As for the alleged Camel embed … well, judge for yourself. People have been claiming to see mysterious figures in the illustration of the camel virtually since the day the brand was introduced nationally in 1913. (The drawing is based on a photo of Ol' Joe, a camel in the Barnum & Bailey Circus.) The man with the erection is sometimes identified as a woman, and there's supposedly a lion lurking near the camel's hindquarters. An R.J. Reynolds spokesman claims it's all just coincidence. Unfortunately, we can't ask the original artist — his name has been lost, the company says, and he's probably long dead anyway. Reynolds has never bothered to modify the drawing because it only gets about ten letters on the subject a year. Or so they tell me.

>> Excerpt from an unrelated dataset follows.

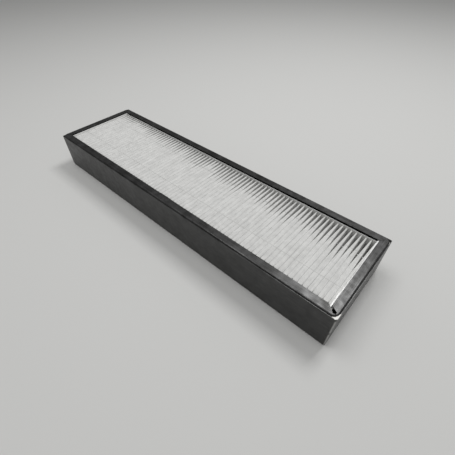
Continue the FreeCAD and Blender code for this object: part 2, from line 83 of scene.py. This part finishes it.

Believe what you like.
While we're on the subject ...
In your recent column on "subliminal sex," Jerome J. states: "Ice cubes in ads, for example, are completely the work of retouching artists, since real ice cubes would melt under the hot lights of the photographer's studio." Let's not give more credit to the retouchers than they deserve. As someone who has built many "ice cubes," I would like to share my recipe: take one acrylic cube, round off all sharp edges, carve all flat sides with random hollows and bulges, polish on wheel with emery and jeweler's rouge. The Set Shop, a photo supply house where I worked, sold these faux "ice cubes" for $20 apiece or $7 per day rental, no retouching necessary.
The reason for not using real ice is not so much the melting factor, but that real ice is seldom crystal clear. A well-polished acrylic cube is flawless. I hear, by the way, that most ice cubes come from the Japanese now. They are the Zen masters of fake foods.